At first the study seems as frustrating as the package in The Economist. Brazil’s Votorantim Group is one of the world’s top five zinc producers but it doesn’t trade on any U.S. market. India’s up and coming United Spirits, of course, only trades in Mumbai. Marcopolo, a leading global producer of buses and bus components trades only in Sao Paulo.

But gradually things start to look up. Johnson Electric, a leader in the manufacture of small electric motors, trades good volumes in Hong Kong and on the Pink Sheet market in the United States. Mexichem, which is the No. 1 or No. 2 producer of plastic pipes in Latin America, also trades on the Pink Sheets.

And finally—investible ideas worth a spot on my watch list.

Gerdau (GGB) is the dominant and low-cost steel producer in Brazil. Its major markets are Brazil and the United States and the company shows a return on invested capital of 22% over the last decade, according to Morningstar. It trades as an ADR on the New York Stock Exchange.
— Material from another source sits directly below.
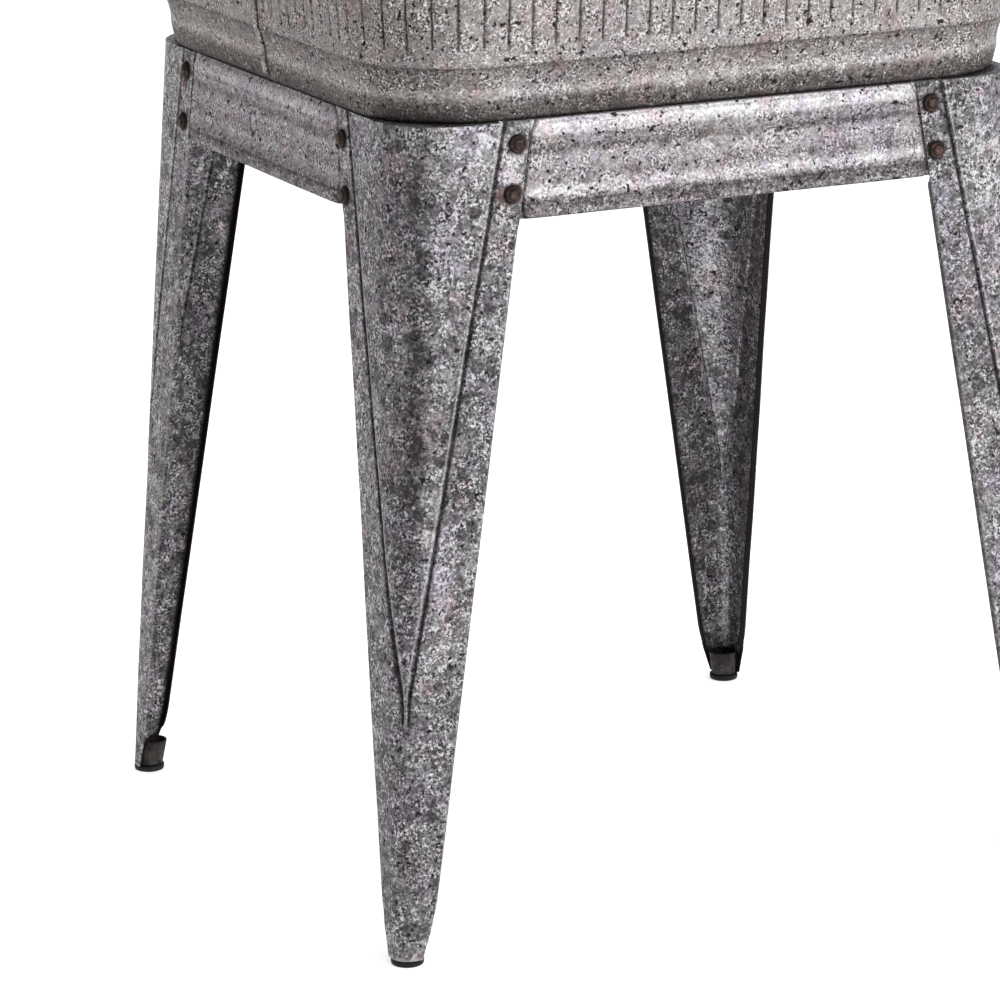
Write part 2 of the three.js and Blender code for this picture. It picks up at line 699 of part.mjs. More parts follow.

America Movil (AMX) has used the cash flow from its 70% share of the Mexican wireless market to expand into the rest of Latin America. Brazil now provides 20% of the company’s revenue.

Li & Fung (LFUGY.PK) is one of the biggest creators of customized supply chains in China for companies that include Wal-Mart. The company is also the largest operator of convenience stores in China.

I’m going to add these three stocks to Jim’s Watch List today.

And tomorrow I’ll keep looking for more stocks that fall outside my comfort zone and that will keep my portfolio out of a rut in preparation for the next market.

Full disclosure: I own shares of Bank of Marin Bancorp and Middleburg Financial in my personal portfolio.